Tuesday, July 29, 2008

MENOPAUSE . . . WITHOUT ANESTHESIA

I lamented to a friend recently that I had been suffering from severe and unpredictable mood swings - sudden, intense bouts of irrational weepiness and irritation. I expressed my concern that perhaps these short-lived, erratic waves of moodiness were indications of the onset of menopause.

"Absolutely! Menopause can definitely cause mood swings. Have you considered hormone therapy?" Interpreting my blank look as a "No," she promised to bring me a magazine article that would shed a little light on the topic.

The article examined a variety of menopause-related symptoms, one at a time, and discussed the effectiveness of hormone therapy in treating each particular symptom. I eagerly read the first page: Is hormone therapy prescribed to alleviate mood swings? Does it provide effective relief? Does hormone therapy produce any undesirable or negative side effects which should be considered? I turned the page. What about pain and stiffness in joints? Oh!, I thought, is joint pain a byproduct of menopause too? I thought the aching in my hips and knees was just a sign of middle age! What about disruptions in sleep patterns? That's related to menopause, too? What about forgetfulness/memory loss? What about decreased energy levels and a tendency to become easily fatigued? The article went on for several pages, discussing a myriad of menopause-related symptoms that I had simply dismissed as natural consequences of growing older. Although my current financial situation eliminates the possibility of my seeking relief from any of these symptoms through prescription hormone therapy, I was encouraged by the thought that perhaps in a few years, most of my present discomforts and physical complaints might abate somewhat on their own. Post-menopause is starting to look really good! In the meantime, I'll just have to grit my teeth and face this next lovely phase of the female life cycle sans "anesthesia."

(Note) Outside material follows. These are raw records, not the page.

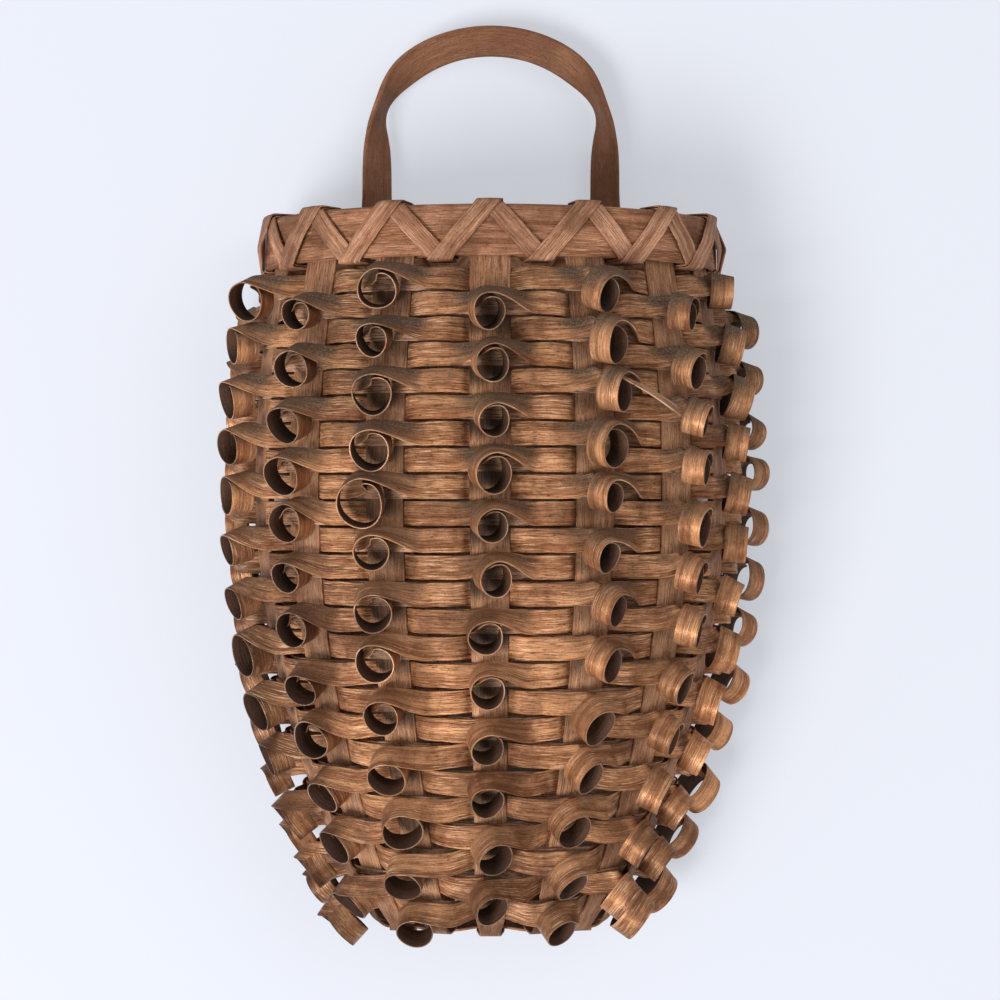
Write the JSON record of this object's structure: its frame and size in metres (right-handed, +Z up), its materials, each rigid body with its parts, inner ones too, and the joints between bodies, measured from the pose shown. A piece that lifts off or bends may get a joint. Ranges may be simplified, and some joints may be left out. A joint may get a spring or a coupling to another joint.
{
  "type": "wall basket",
  "caption": "Half-round hanging wall basket of plaited wood splints with curled overlay splints, a lashed hoop rim and a bent strap hanging loop.",
  "frame": {"origin": "on the wall plane, on the mid plane of the basket, level with the underside of the hanging loop's top, where a nail or hook carries it", "axes": "+X to the right of someone who faces the basket, -Y out from the wall through the round front, +Z up"},
  "size_m": [0.1985, 0.1007, 0.3459],
  "materials": {
    "stake_splint": "pale brown riven ash splint with upright grain, dull",
    "weaver_splint": "warm brown aged ash splint with streaky lengthways grain, dull with rubbed pale spots",
    "curl_splint": "thin aged ash splint, satin on the outside of each curl, dusty on top, dark inside",
    "rim_hoop": "bent hoop with dark lengthways grain, dull",
    "rim_lash": "thin lashing splint with fine lengthways grain, dull",
    "loop_strap": "smooth reddish brown bent strap, satin from handling"
  },
  "bodies": {
    "root": {"stake_splint_front_1": "stake_splint", "stake_splint_front_2": "stake_splint", "stake_splint_front_3": "stake_splint", "stake_splint_front_4": "stake_splint", "stake_splint_front_5": "stake_splint", "stake_splint_side_1": "stake_splint", "stake_splint_side_2": "stake_splint", "weaver_row_01": "weaver_splint", "weaver_row_02": "weaver_splint", "weaver_row_03": "weaver_splint", "weaver_row_04": "weaver_splint", "weaver_row_05": "weaver_splint", "weaver_row_06": "weaver_splint", "weaver_row_07": "weaver_splint", "weaver_row_08": "weaver_splint", "weaver_row_09": "weaver_splint", "weaver_row_10": "weaver_splint", "weaver_row_11": "weaver_splint", "weaver_row_12": "weaver_splint", "weaver_row_13": "weaver_splint", "weaver_row_14": "weaver_splint", "weaver_row_15": "weaver_splint", "weaver_row_16": "weaver_splint", "weaver_row_17": "weaver_splint", "weaver_row_18": "weaver_splint", "weaver_row_19": "weaver_splint", "weaver_row_20": "weaver_splint", "weaver_row_21": "weaver_splint", "weaver_row_22": "weaver_splint", "weaver_row_23": "weaver_splint", "weaver_row_24": "weaver_splint", "weaver_row_25": "weaver_splint", "curl_row_01": "curl_splint", "curl_row_02": "curl_splint", "curl_row_03": "curl_splint", "curl_row_04": "curl_splint", "curl_row_05": "curl_splint", "curl_row_06": "curl_splint", "curl_row_07": "curl_splint", "curl_row_08": "curl_splint", "curl_row_09": "curl_splint", "curl_row_10": "curl_splint", "curl_row_11": "curl_splint", "curl_row_12": "curl_splint", "curl_row_13": "curl_splint", "curl_row_14": "curl_splint", "curl_row_15": "curl_splint", "curl_row_16": "curl_splint", "curl_row_17": "curl_splint", "curl_row_18": "curl_splint", "curl_row_19": "curl_splint", "curl_row_20": "curl_splint", "curl_row_21": "curl_splint", "curl_row_22": "curl_splint", "curl_row_23": "curl_splint", "curl_row_24": "curl_splint", "rim_outer_hoop": "rim_hoop", "rim_inner_hoop": "rim_hoop", "rim_lashing": "rim_lash", "hanging_loop": "loop_strap"}
  },
  "joints": []
}
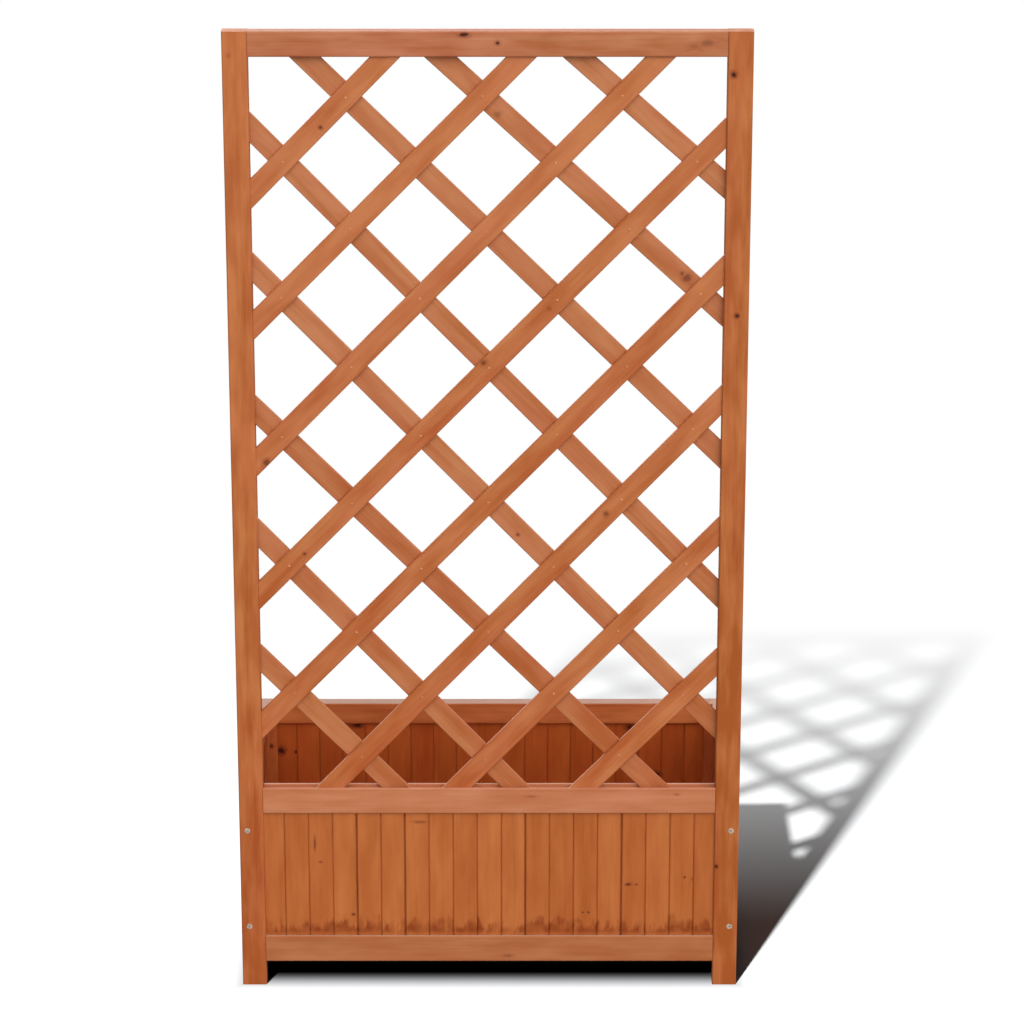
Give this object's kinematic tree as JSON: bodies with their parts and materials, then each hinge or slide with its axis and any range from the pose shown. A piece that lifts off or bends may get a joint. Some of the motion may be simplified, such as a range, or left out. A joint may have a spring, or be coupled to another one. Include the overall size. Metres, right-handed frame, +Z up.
{
  "type": "planter with trellis",
  "caption": "Free-standing wooden planter box on short legs, with a tall lattice trellis in its front frame for climbing plants.",
  "frame": {"origin": "on the ground, under the middle of the box's footprint", "axes": "+X to the right seen from the trellis side, +Y to the rear of the box, +Z up; the trellis frame faces -Y"},
  "size_m": [0.7, 0.35, 1.37],
  "materials": {
    "stained_fir_frame": "satin orange-brown stain over planed fir",
    "stained_fir_laths": "satin orange-brown stain over thin fir laths",
    "stained_fir_slats": "satin orange-brown stain over tongued and grooved fir",
    "stained_fir_floor": "thinly stained sawn fir",
    "zinc_steel": "bright zinc plating"
  },
  "bodies": {
    "root": {"corner_screws": "zinc_steel", "floor_batten_front": "stained_fir_floor", "floor_batten_rear": "stained_fir_floor", "floor_boards": "stained_fir_floor", "front_bottom_rail": "stained_fir_frame", "front_mid_rail": "stained_fir_frame", "front_post_left": "stained_fir_frame", "front_post_right": "stained_fir_frame", "front_slat_01": "stained_fir_slats", "front_slat_02": "stained_fir_slats", "front_slat_03": "stained_fir_slats", "front_slat_04": "stained_fir_slats", "front_slat_05": "stained_fir_slats", "front_slat_06": "stained_fir_slats", "front_slat_07": "stained_fir_slats", "front_slat_08": "stained_fir_slats", "front_slat_09": "stained_fir_slats", "front_slat_10": "stained_fir_slats", "front_slat_11": "stained_fir_slats", "front_slat_12": "stained_fir_slats", "front_slat_13": "stained_fir_slats", "front_slat_14": "stained_fir_slats", "front_slat_15": "stained_fir_slats", "front_slat_16": "stained_fir_slats", "front_slat_17": "stained_fir_slats", "front_slat_18": "stained_fir_slats", "front_slat_19": "stained_fir_slats", "lath_front_1": "stained_fir_laths", "lath_front_2": "stained_fir_laths", "lath_front_3": "stained_fir_laths", "lath_front_4": "stained_fir_laths", "lath_front_5": "stained_fir_laths", "lath_front_6": "stained_fir_laths", "lath_front_7": "stained_fir_laths", "lath_front_8": "stained_fir_laths", "lath_rear_1": "stained_fir_laths", "lath_rear_2": "stained_fir_laths", "lath_rear_3": "stained_fir_laths", "lath_rear_4": "stained_fir_laths", "lath_rear_5": "stained_fir_laths", "lath_rear_6": "stained_fir_laths", "lath_rear_7": "stained_fir_laths", "lath_rear_8": "stained_fir_laths", "lattice_nails": "zinc_steel", "left_side_bottom_rail": "stained_fir_frame", "left_side_front_stile": "stained_fir_frame", "left_side_rear_stile": "stained_fir_frame", "left_side_slats": "stained_fir_slats", "left_side_top_rail": "stained_fir_frame", "rear_bottom_rail": "stained_fir_frame", "rear_post_left": "stained_fir_frame", "rear_post_right": "stained_fir_frame", "rear_slats": "stained_fir_slats", "rear_top_rail": "stained_fir_frame", "right_side_bottom_rail": "stained_fir_frame", "right_side_front_stile": "stained_fir_frame", "right_side_rear_stile": "stained_fir_frame", "right_side_slats": "stained_fir_slats", "right_side_top_rail": "stained_fir_frame", "trellis_top_rail": "stained_fir_frame"}
  },
  "joints": []
}
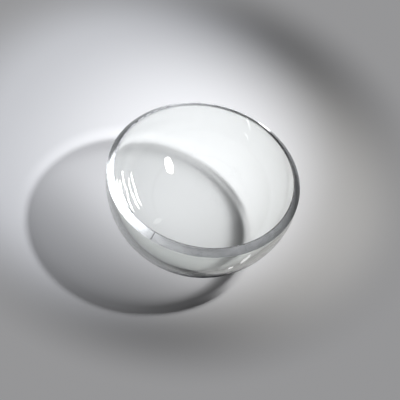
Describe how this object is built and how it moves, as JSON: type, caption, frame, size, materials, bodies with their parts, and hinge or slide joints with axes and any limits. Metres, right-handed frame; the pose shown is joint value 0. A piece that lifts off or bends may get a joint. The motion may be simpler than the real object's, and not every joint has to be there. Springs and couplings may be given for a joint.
{
  "type": "glass dome lens",
  "caption": "Clear hemispherical glass shell with concentric faces, an edged and bevelled rim, for use as a dome window or weak lens.",
  "frame": {"origin": "outer pole of the dome, where it rests", "axes": "+Z along the dome's axis, from the outer pole out of the mouth"},
  "size_m": [0.1, 0.1, 0.0553],
  "materials": {
    "clear_glass": "polished"
  },
  "bodies": {
    "root": {"dome_lens": "clear_glass"}
  },
  "joints": []
}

I was surprised to learn that so many of the seemingly unrelated things I am experiencing are in fact related to a common cause - the change in my body's natural hormone production. Because I'm entering menopause, my body's temperature control is completely out of whack - I go from the fiery furnace to the deep freeze in a matter of minutes, and torment my family by dominating the thermostat. Because I'm entering menopause, I fall asleep face-down at the table at one o'clock in the afternoon, but find myself wakeful and restless in the wee hours of the morning. Because I'm entering menopause, I take the front steps more slowly, unsure when that right knee will scream in protest. I fumble for words, and grow frustrated trying to recall familiar names.

But even the yucky aspects of menopause serve as a reminder of the life I'm called to as a child of God. Chemicals in my body affect my eyes, my bones, my moods, my thoughts. Likewise, the grace of God which is mine through Christ should impact my life in a thousand seemingly unrelated ways. Because God has been merciful to me, I can back off in traffic and not be offended by a rude or aggressive driver. Because I am His, I can delight in the beauty of a hawk keening and wheeling in the thermal drafts high overhead. Because I am His, I don't have to defend myself when confronted by a loving friend about sin in my life (thank you, Shannon!). Because I am His, I am free to laugh out loud at the exploits of Winnie-the-Pooh, or to weep when Peter and Susan say good-bye to Narnia for the last time. Because I am His, I don't need to fear for the future, or live with crippling regret about the past. Because I am His, I can make the journey through menopause, considering it an adventure filled with opportunities to see more of my need for Christ, more of His sufficiency to meet all my needs.

This is a glorious life, orchestrated by an awesome and magnificent God. I pray that each day, each trial and each joy, will bring with it a fresh revelation of His grace . . . even through menopause, without anesthesia.